As such, the burden of showing some impropriety or overreaching is on beneficiaries, and they do not even attempt to meet that burden.

Hence, the Surrogate erred in criticizing the provision as allowing the firm "a self-perpetuating hold on a trusteeship (and likely concomitant expectation of substantial trustee's commissions and legal fees) presumably over the course of many years ... If such were the result of the Provision drafted by Cadwalader, it would raise the specter of overreaching by an attorney."

Even if the extrinsic evidence that the grantor consulted or retained new counsel was admissible, it would support her expressed intention that the trustee appointment provisions were to last beyond her lifetime. Indeed, at the time the grantor retained new counsel in the mid-1970s she could have taken steps to terminate the trusts and with them the Cadwalader trusteeships had she decided that she no longer had confidence in the firm regarding the trust instruments.

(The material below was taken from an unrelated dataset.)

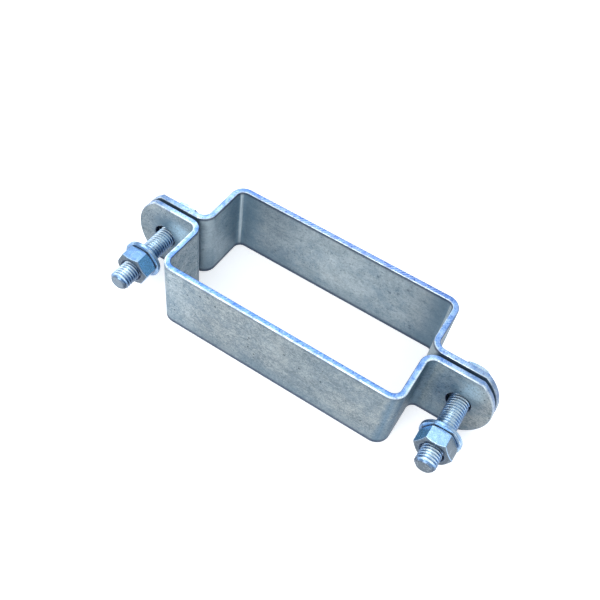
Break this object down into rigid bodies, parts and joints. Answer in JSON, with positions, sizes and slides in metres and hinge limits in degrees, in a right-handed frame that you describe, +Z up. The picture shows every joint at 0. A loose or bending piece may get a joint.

EPTL 7.1.9(a) permits the creator of an irrevocable trust to revoke or amend the whole or any part "[u]pon the written consent ... of all the persons beneficially interested in a trust."

Nothing in the record reflects any intention of the grantor to do so. Cadwalader's trusteeship of the trust instruments lasted for 22 years during the grantor's lifetime. During that period, the grantor was undoubtedly aware of the financial impact of its trusteeships. Further, there is no allegation or assertion made that she asked Cadwalader to relinquish its designation function nor any evidence that after retaining new counsel the grantor made any effort to revoke or amend the trust indentures or that she was dissatisfied in any way with the operation of article Tenth. Accordingly, there is no basis to strike the unambiguous terms of the trust instruments.